[RECORDS PROVIDED]:
* * * * *
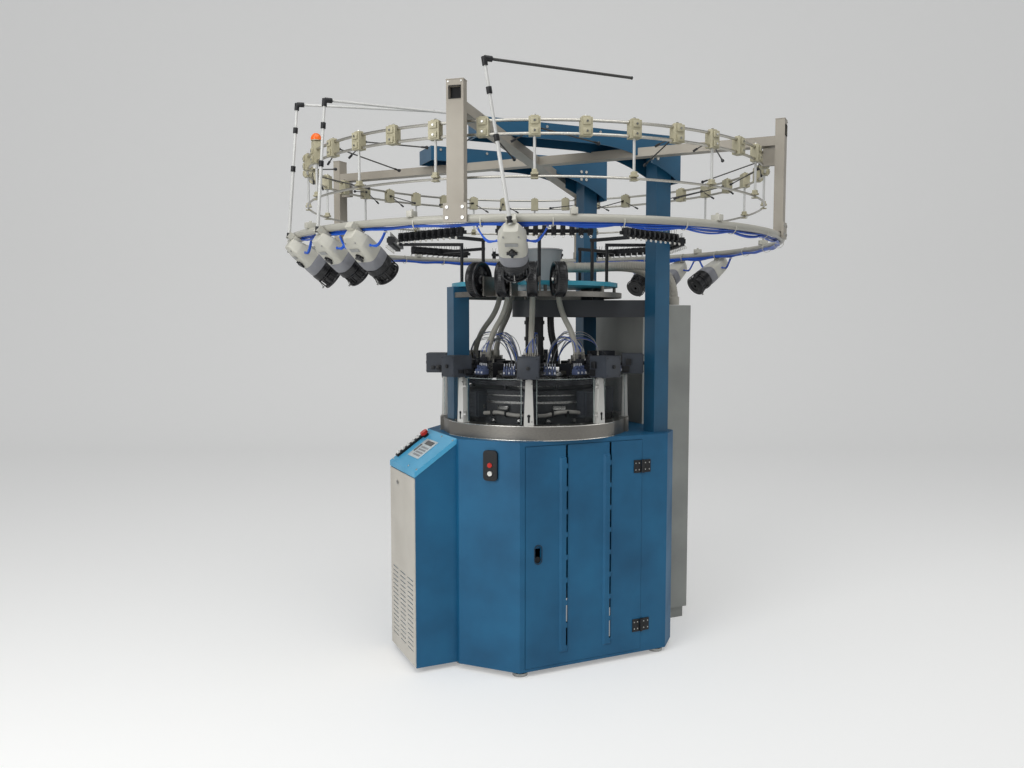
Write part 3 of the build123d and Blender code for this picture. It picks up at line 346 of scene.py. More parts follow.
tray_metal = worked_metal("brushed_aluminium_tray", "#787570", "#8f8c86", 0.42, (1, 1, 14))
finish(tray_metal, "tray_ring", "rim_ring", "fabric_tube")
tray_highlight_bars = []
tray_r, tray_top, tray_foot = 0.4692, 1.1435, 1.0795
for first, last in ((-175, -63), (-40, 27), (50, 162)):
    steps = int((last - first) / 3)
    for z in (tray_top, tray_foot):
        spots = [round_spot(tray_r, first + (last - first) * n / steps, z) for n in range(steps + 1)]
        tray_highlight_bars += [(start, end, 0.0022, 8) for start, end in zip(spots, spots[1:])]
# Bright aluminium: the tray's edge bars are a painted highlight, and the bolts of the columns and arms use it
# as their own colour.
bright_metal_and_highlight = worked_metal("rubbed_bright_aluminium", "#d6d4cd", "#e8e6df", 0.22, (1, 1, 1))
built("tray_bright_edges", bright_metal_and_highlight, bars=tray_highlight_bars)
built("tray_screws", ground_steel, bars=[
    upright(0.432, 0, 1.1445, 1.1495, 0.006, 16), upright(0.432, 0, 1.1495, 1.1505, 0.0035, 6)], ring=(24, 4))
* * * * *
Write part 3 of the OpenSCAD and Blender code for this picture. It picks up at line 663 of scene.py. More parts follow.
* * * * *
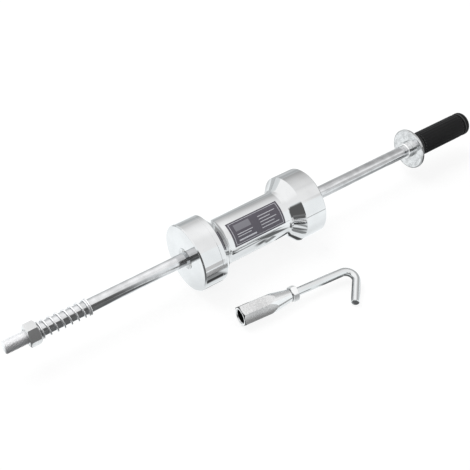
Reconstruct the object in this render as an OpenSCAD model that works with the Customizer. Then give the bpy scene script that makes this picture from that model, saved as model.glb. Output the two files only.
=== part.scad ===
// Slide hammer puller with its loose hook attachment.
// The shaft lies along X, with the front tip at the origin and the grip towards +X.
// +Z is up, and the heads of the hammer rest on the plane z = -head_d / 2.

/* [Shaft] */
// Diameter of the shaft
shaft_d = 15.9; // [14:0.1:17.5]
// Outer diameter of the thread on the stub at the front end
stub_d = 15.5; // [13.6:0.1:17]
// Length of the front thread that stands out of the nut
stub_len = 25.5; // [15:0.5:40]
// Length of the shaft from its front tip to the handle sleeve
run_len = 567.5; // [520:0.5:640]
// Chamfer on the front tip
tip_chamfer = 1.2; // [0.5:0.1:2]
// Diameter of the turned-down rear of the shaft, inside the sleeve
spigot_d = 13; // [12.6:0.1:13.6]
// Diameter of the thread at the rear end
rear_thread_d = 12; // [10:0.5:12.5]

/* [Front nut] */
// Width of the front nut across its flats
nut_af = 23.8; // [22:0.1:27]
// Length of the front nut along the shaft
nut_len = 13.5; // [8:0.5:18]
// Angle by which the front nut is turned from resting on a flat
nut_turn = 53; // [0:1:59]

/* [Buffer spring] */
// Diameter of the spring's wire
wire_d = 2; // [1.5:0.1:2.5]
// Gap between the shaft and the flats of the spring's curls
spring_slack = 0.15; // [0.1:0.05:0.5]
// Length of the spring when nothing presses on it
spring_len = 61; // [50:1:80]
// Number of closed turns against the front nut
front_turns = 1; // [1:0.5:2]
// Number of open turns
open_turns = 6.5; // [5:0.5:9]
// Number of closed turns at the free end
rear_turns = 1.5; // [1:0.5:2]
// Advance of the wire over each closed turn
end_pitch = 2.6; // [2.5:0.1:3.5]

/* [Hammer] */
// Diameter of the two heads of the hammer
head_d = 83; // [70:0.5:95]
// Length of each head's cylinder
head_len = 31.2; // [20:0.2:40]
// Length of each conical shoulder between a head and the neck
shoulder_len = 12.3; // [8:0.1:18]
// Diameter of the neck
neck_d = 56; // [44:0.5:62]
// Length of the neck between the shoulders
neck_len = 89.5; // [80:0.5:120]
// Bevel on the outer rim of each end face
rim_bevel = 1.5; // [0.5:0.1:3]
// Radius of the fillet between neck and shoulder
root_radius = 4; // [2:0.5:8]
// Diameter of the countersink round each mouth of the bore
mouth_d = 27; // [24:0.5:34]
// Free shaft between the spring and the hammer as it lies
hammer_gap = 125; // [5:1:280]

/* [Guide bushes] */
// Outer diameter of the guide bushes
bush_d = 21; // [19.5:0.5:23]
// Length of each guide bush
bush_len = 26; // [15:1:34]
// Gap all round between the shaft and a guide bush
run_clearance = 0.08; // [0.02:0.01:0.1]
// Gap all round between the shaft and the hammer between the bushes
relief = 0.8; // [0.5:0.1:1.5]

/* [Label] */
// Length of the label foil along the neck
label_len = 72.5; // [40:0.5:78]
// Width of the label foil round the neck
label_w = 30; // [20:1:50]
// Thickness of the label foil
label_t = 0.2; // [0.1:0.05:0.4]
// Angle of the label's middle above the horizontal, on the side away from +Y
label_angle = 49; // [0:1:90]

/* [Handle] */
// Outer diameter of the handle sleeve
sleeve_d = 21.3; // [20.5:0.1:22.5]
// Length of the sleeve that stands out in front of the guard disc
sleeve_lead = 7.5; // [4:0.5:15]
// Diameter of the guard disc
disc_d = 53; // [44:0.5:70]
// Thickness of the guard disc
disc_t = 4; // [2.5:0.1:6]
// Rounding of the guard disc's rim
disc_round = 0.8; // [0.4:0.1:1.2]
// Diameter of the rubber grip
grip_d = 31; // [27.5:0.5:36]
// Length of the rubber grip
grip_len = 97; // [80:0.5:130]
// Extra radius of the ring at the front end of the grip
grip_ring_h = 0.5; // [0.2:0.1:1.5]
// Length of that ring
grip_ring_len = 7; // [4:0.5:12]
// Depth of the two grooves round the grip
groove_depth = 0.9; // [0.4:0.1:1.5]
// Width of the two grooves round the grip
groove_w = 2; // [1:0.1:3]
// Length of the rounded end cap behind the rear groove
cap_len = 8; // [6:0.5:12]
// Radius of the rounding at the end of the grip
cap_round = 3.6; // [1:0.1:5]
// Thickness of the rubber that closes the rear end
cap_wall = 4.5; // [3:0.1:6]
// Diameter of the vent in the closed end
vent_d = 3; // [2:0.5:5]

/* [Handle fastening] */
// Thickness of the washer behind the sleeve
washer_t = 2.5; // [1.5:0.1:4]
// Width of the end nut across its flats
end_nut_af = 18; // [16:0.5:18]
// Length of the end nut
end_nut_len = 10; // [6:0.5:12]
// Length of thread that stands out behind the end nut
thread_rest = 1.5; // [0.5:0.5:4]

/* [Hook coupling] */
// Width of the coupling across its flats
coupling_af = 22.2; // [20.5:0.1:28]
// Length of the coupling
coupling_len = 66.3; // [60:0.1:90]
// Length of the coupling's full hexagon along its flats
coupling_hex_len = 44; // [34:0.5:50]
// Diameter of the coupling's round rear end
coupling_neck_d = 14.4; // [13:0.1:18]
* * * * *
[TASK REQUIREMENTS]: Nothing beyond the required lines should be retyped: start with the line that contains "Write part 3 of the build123d" and finish with the line that contains "6)], ring=(24, 4))".

[TASK OUTPUT]:
Write part 3 of the build123d and Blender code for this picture. It picks up at line 346 of scene.py. More parts follow.
tray_metal = worked_metal("brushed_aluminium_tray", "#787570", "#8f8c86", 0.42, (1, 1, 14))
finish(tray_metal, "tray_ring", "rim_ring", "fabric_tube")
tray_highlight_bars = []
tray_r, tray_top, tray_foot = 0.4692, 1.1435, 1.0795
for first, last in ((-175, -63), (-40, 27), (50, 162)):
    steps = int((last - first) / 3)
    for z in (tray_top, tray_foot):
        spots = [round_spot(tray_r, first + (last - first) * n / steps, z) for n in range(steps + 1)]
        tray_highlight_bars += [(start, end, 0.0022, 8) for start, end in zip(spots, spots[1:])]
# Bright aluminium: the tray's edge bars are a painted highlight, and the bolts of the columns and arms use it
# as their own colour.
bright_metal_and_highlight = worked_metal("rubbed_bright_aluminium", "#d6d4cd", "#e8e6df", 0.22, (1, 1, 1))
built("tray_bright_edges", bright_metal_and_highlight, bars=tray_highlight_bars)
built("tray_screws", ground_steel, bars=[
    upright(0.432, 0, 1.1445, 1.1495, 0.006, 16), upright(0.432, 0, 1.1495, 1.1505, 0.0035, 6)], ring=(24, 4))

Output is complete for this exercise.